>> Begin Information provided

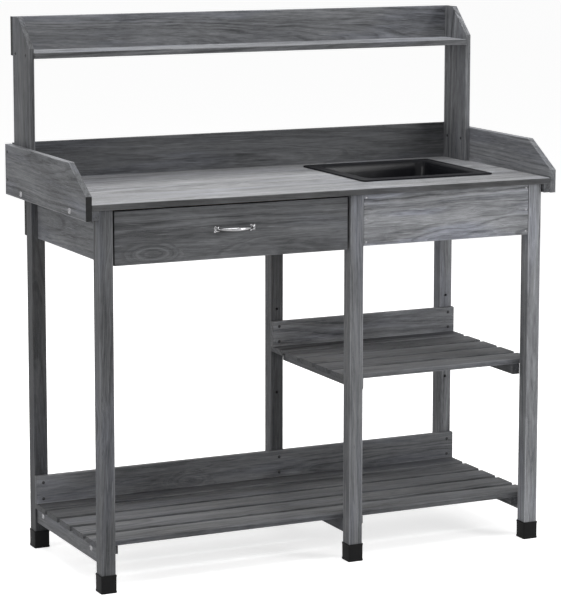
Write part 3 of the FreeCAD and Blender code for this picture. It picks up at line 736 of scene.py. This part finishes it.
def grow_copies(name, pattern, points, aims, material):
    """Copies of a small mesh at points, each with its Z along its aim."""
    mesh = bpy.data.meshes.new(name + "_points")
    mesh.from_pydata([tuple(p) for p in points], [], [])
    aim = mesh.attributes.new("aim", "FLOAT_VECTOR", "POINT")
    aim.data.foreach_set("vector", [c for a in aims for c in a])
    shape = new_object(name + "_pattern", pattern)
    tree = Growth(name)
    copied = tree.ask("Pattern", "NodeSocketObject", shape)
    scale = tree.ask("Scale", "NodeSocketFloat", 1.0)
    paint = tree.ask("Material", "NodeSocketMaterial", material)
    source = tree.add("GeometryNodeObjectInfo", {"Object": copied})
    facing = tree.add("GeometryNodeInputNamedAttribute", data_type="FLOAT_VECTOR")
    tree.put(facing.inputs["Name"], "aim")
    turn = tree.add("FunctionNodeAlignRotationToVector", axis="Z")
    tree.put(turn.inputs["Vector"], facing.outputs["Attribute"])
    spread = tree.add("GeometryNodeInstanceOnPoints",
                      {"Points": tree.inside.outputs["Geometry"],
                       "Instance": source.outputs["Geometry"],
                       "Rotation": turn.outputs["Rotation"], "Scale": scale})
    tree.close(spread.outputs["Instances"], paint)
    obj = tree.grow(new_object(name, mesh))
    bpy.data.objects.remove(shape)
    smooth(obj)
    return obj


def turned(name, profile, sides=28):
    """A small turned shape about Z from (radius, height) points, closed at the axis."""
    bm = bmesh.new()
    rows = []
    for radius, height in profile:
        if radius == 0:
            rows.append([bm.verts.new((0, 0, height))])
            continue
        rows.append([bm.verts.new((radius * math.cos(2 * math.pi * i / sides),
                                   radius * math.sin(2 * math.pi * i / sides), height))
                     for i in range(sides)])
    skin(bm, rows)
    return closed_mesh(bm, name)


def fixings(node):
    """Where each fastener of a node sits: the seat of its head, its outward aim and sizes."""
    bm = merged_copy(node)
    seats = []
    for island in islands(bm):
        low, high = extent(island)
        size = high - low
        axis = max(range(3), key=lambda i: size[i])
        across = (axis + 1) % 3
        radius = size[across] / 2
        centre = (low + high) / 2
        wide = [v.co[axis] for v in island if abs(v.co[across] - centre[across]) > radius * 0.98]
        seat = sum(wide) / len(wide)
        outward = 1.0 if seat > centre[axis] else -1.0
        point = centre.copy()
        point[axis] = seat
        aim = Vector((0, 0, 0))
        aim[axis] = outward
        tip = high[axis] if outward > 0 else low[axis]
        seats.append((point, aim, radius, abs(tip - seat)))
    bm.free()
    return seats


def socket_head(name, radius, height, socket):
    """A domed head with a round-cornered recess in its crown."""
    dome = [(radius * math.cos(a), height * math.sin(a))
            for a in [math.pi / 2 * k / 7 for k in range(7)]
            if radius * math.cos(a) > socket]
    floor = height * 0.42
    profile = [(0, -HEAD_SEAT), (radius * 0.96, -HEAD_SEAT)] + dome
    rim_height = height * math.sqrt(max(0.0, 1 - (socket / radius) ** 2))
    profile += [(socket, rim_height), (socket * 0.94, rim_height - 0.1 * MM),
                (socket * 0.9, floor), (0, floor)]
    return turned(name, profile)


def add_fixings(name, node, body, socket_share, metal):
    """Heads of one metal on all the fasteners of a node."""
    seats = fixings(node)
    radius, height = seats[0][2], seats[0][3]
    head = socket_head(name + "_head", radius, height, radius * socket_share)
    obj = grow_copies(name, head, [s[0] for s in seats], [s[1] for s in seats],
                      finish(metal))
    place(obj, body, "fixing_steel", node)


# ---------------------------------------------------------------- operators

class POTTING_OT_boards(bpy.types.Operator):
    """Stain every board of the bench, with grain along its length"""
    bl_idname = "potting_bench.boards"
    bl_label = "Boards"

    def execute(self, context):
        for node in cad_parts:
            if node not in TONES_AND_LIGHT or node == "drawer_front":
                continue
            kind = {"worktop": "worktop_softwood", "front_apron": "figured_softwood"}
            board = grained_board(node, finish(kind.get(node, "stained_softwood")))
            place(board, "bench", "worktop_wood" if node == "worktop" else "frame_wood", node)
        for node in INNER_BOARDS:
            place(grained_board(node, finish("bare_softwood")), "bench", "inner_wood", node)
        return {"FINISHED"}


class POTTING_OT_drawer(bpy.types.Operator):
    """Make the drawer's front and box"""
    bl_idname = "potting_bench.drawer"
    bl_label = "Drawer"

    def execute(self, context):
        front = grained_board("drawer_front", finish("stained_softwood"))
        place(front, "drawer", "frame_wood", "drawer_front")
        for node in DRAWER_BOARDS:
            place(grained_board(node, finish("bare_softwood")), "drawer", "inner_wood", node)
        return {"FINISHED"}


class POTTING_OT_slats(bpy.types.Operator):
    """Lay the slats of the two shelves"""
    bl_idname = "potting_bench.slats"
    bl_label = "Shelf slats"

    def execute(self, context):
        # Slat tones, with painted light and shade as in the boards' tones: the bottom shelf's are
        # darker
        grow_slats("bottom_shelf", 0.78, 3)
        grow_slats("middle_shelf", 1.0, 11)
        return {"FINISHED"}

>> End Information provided

◆ Request ◆
Extract all lines as given.

◆ In response ◆
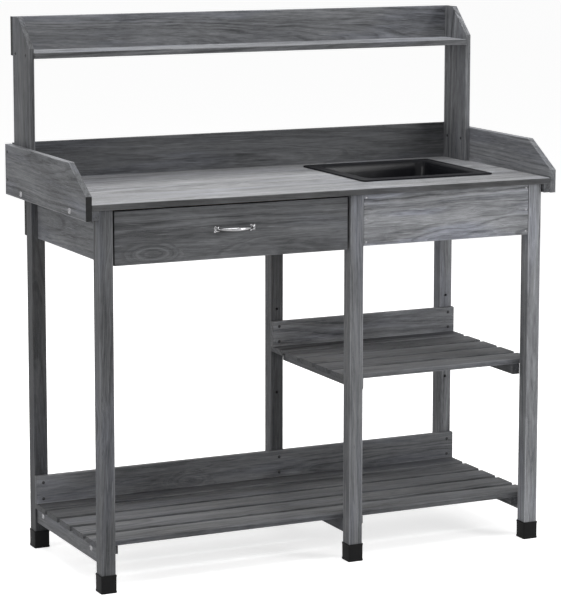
Write part 3 of the FreeCAD and Blender code for this picture. It picks up at line 736 of scene.py. This part finishes it.
def grow_copies(name, pattern, points, aims, material):
    """Copies of a small mesh at points, each with its Z along its aim."""
    mesh = bpy.data.meshes.new(name + "_points")
    mesh.from_pydata([tuple(p) for p in points], [], [])
    aim = mesh.attributes.new("aim", "FLOAT_VECTOR", "POINT")
    aim.data.foreach_set("vector", [c for a in aims for c in a])
    shape = new_object(name + "_pattern", pattern)
    tree = Growth(name)
    copied = tree.ask("Pattern", "NodeSocketObject", shape)
    scale = tree.ask("Scale", "NodeSocketFloat", 1.0)
    paint = tree.ask("Material", "NodeSocketMaterial", material)
    source = tree.add("GeometryNodeObjectInfo", {"Object": copied})
    facing = tree.add("GeometryNodeInputNamedAttribute", data_type="FLOAT_VECTOR")
    tree.put(facing.inputs["Name"], "aim")
    turn = tree.add("FunctionNodeAlignRotationToVector", axis="Z")
    tree.put(turn.inputs["Vector"], facing.outputs["Attribute"])
    spread = tree.add("GeometryNodeInstanceOnPoints",
                      {"Points": tree.inside.outputs["Geometry"],
                       "Instance": source.outputs["Geometry"],
                       "Rotation": turn.outputs["Rotation"], "Scale": scale})
    tree.close(spread.outputs["Instances"], paint)
    obj = tree.grow(new_object(name, mesh))
    bpy.data.objects.remove(shape)
    smooth(obj)
    return obj


def turned(name, profile, sides=28):
    """A small turned shape about Z from (radius, height) points, closed at the axis."""
    bm = bmesh.new()
    rows = []
    for radius, height in profile:
        if radius == 0:
            rows.append([bm.verts.new((0, 0, height))])
            continue
        rows.append([bm.verts.new((radius * math.cos(2 * math.pi * i / sides),
                                   radius * math.sin(2 * math.pi * i / sides), height))
                     for i in range(sides)])
    skin(bm, rows)
    return closed_mesh(bm, name)


def fixings(node):
    """Where each fastener of a node sits: the seat of its head, its outward aim and sizes."""
    bm = merged_copy(node)
    seats = []
    for island in islands(bm):
        low, high = extent(island)
        size = high - low
        axis = max(range(3), key=lambda i: size[i])
        across = (axis + 1) % 3
        radius = size[across] / 2
        centre = (low + high) / 2
        wide = [v.co[axis] for v in island if abs(v.co[across] - centre[across]) > radius * 0.98]
        seat = sum(wide) / len(wide)
        outward = 1.0 if seat > centre[axis] else -1.0
        point = centre.copy()
        point[axis] = seat
        aim = Vector((0, 0, 0))
        aim[axis] = outward
        tip = high[axis] if outward > 0 else low[axis]
        seats.append((point, aim, radius, abs(tip - seat)))
    bm.free()
    return seats


def socket_head(name, radius, height, socket):
    """A domed head with a round-cornered recess in its crown."""
    dome = [(radius * math.cos(a), height * math.sin(a))
            for a in [math.pi / 2 * k / 7 for k in range(7)]
            if radius * math.cos(a) > socket]
    floor = height * 0.42
    profile = [(0, -HEAD_SEAT), (radius * 0.96, -HEAD_SEAT)] + dome
    rim_height = height * math.sqrt(max(0.0, 1 - (socket / radius) ** 2))
    profile += [(socket, rim_height), (socket * 0.94, rim_height - 0.1 * MM),
                (socket * 0.9, floor), (0, floor)]
    return turned(name, profile)


def add_fixings(name, node, body, socket_share, metal):
    """Heads of one metal on all the fasteners of a node."""
    seats = fixings(node)
    radius, height = seats[0][2], seats[0][3]
    head = socket_head(name + "_head", radius, height, radius * socket_share)
    obj = grow_copies(name, head, [s[0] for s in seats], [s[1] for s in seats],
                      finish(metal))
    place(obj, body, "fixing_steel", node)


# ---------------------------------------------------------------- operators

class POTTING_OT_boards(bpy.types.Operator):
    """Stain every board of the bench, with grain along its length"""
    bl_idname = "potting_bench.boards"
    bl_label = "Boards"

    def execute(self, context):
        for node in cad_parts:
            if node not in TONES_AND_LIGHT or node == "drawer_front":
                continue
            kind = {"worktop": "worktop_softwood", "front_apron": "figured_softwood"}
            board = grained_board(node, finish(kind.get(node, "stained_softwood")))
            place(board, "bench", "worktop_wood" if node == "worktop" else "frame_wood", node)
        for node in INNER_BOARDS:
            place(grained_board(node, finish("bare_softwood")), "bench", "inner_wood", node)
        return {"FINISHED"}


class POTTING_OT_drawer(bpy.types.Operator):
    """Make the drawer's front and box"""
    bl_idname = "potting_bench.drawer"
    bl_label = "Drawer"

    def execute(self, context):
        front = grained_board("drawer_front", finish("stained_softwood"))
        place(front, "drawer", "frame_wood", "drawer_front")
        for node in DRAWER_BOARDS:
            place(grained_board(node, finish("bare_softwood")), "drawer", "inner_wood", node)
        return {"FINISHED"}


class POTTING_OT_slats(bpy.types.Operator):
    """Lay the slats of the two shelves"""
    bl_idname = "potting_bench.slats"
    bl_label = "Shelf slats"

    def execute(self, context):
        # Slat tones, with painted light and shade as in the boards' tones: the bottom shelf's are
        # darker
        grow_slats("bottom_shelf", 0.78, 3)
        grow_slats("middle_shelf", 1.0, 11)
        return {"FINISHED"}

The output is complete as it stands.